Quanto alla copertura degli sgravi, si tratta di un falso problema, rileva Gori: «Con l’amministrazione Bruni gli oneri di urbanizzazione erano attorno ai 13 milioni, oggi siamo a 2 milioni. Non mettiamo perciò a rischio un patrimonio ma diamo un segnale di incoraggiamento forte alle imprese: diciamo che rinunciamo volentieri alla dimensione unitaria dell’intervento a favore di un numero maggiore di iniziative». Le aree che potrebbero essere interessate sono in primis quelle individuate dalla puntuale mappatura realizzata dal dipartimento di Geografia dell’Università di Bergamo a cominciare da quelle che portano proprio il nome di industrie che operavano in città, come Reggiani, Filati Lastex e Ote.
Sul ritorno che un simile provvedimento potrà avere non ci sono stime. «La misura è inedita in Italia e non ha perciò termini di paragone – dice il sindaco -, ci risulta che qualche azione sul questo versante è allo studio a Imola e a Sesto, ma la nostra è la prima a prendere forma concreta.

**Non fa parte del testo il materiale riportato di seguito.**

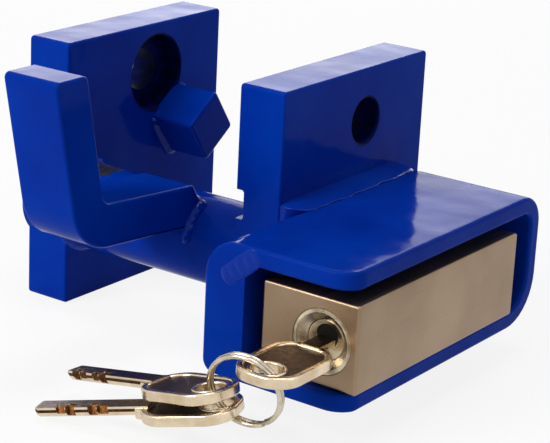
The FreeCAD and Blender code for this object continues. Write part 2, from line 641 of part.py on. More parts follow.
# checks and files
doc.recompute()
for thing in doc.Objects:
    if {"Invalid", "Error"} & set(thing.State):
        raise ValueError(f"{thing.Label} failed: {thing.State}")
os.makedirs("parts", exist_ok=True)
whole = None
for label, thing in subparts.items():
    shape = thing.Shape
    if shape.isNull() or not shape.isValid():
        raise ValueError(label + " has no valid shape")
    shape.exportStep(f"parts/{label}.step")
    limits = shape.BoundBox
    print(f"{label:22s} {shape.Volume / 1000:8.2f} cm3  solids {len(shape.Solids)}")
    whole = limits if whole is None else whole.united(limits)
print("whole", whole)
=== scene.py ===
import bpy
import bmesh
import math
from mathutils import Matrix, Vector, noise


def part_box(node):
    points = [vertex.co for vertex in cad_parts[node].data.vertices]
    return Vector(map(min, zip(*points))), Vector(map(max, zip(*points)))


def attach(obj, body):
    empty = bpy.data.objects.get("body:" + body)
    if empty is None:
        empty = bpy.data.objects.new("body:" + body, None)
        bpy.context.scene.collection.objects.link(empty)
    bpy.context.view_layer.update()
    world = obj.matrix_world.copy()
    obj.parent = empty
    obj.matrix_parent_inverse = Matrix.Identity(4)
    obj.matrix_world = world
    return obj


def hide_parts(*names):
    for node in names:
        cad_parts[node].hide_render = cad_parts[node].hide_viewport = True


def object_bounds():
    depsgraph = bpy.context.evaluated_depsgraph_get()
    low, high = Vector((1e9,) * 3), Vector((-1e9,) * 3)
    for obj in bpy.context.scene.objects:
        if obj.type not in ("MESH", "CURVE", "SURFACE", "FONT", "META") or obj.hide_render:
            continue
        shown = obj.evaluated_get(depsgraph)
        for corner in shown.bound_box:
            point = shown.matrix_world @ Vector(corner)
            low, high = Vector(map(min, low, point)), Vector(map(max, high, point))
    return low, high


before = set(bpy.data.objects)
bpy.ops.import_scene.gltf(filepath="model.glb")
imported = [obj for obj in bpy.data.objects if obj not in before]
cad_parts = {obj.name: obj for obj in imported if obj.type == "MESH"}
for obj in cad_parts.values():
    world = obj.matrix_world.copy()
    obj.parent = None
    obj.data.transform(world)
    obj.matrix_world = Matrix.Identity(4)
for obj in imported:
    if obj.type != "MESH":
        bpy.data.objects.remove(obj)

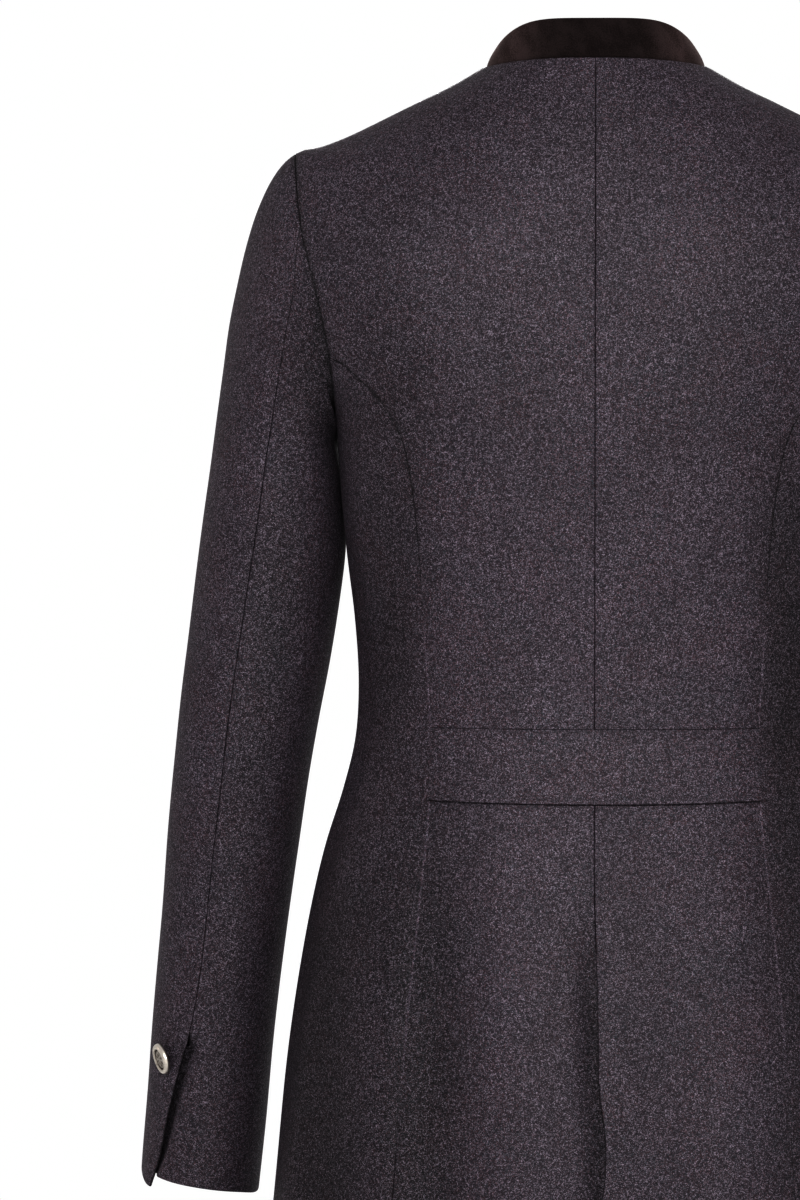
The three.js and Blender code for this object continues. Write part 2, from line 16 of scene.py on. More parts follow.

Il fatto che ci siano degli spiragli di ripresa ci fa essere molto più ottimisti di qualche tempo fa. A noi tocca in ogni caso provarci». Per “raccontare” il progetto a livello nazionale l’Amministrazione ha in programma di organizzare una conferenza stampa a Milano ed anche Confindustria Bergamo ha assicurato il proprio supporto per favorire i contatti con aziende interessate. «Si parte con la città – ha precisato Gori -, ma non vogliamo che sia un caso isolato. L’obiettivo è perciò coinvolgere la Grande Bergamo e realizzare un polo di attrattività».